SymbiFlow/uxsdcxx

Add support for reading / writing compressed files

Opened this issue · 5 comments

duck2 commented

I did an experiment with zstr streams:

void get_root_elements(const char *filename){
	pugi::xml_document doc;
	pugi::xml_parse_result result;

	std::string x(filename);
	if(x.rfind(".") != std::string::npos && x.substr(x.rfind(".")+1) == "gz"){
		std::ifstream F;
		F.open(x);
		zstr::istream Z(F);
		result = doc.load(Z);
	} else {
		result = doc.load_file(filename);
	}

	if(!result)
		throw std::runtime_error("Could not load XML file " + std::string(filename) + ".");
	for(pugi::xml_node node= doc.first_child(); node; node = node.next_sibling()){
		if(std::strcmp(node.name(), "rr_graph") == 0){
			count_rr_graph(node);
			alloc_arenas();
			load_rr_graph(node, &rr_graph);
		}
		else throw std::runtime_error("Invalid root-level element " + std::string(node.name()));
	}
}

Artix 7 rr_graph run with uncompressed file(922 MB)(without errno checking after strtol calls):
7.645 8.097 7.600 7.636 7.677

With gzip-compressed file:
11.34 11.15 11.10 11.29 11.13

Is that with or without a hot disk cache?

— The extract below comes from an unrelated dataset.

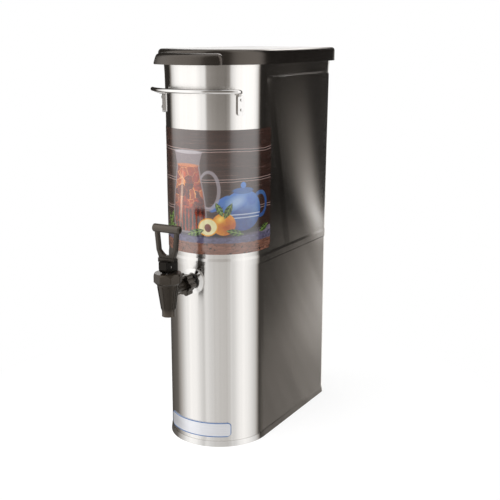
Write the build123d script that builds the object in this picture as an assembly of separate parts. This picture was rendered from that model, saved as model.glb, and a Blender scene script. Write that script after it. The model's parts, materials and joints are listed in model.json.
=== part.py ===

Can you try flushing that?

duck2 commented

It's with a hot disk cache. Without the file in the cache, the reading time can jump to 11 seconds or so.

@duck2 - How does the time between with gzip and without gzip compare without file in the disk cache?

Once SAX parsing support is complete (#3), a compressed one pass SAX parser may be a good compromise between CPU/disk/memory usage. Unclear if a two pass SAX + compression would have good numbers.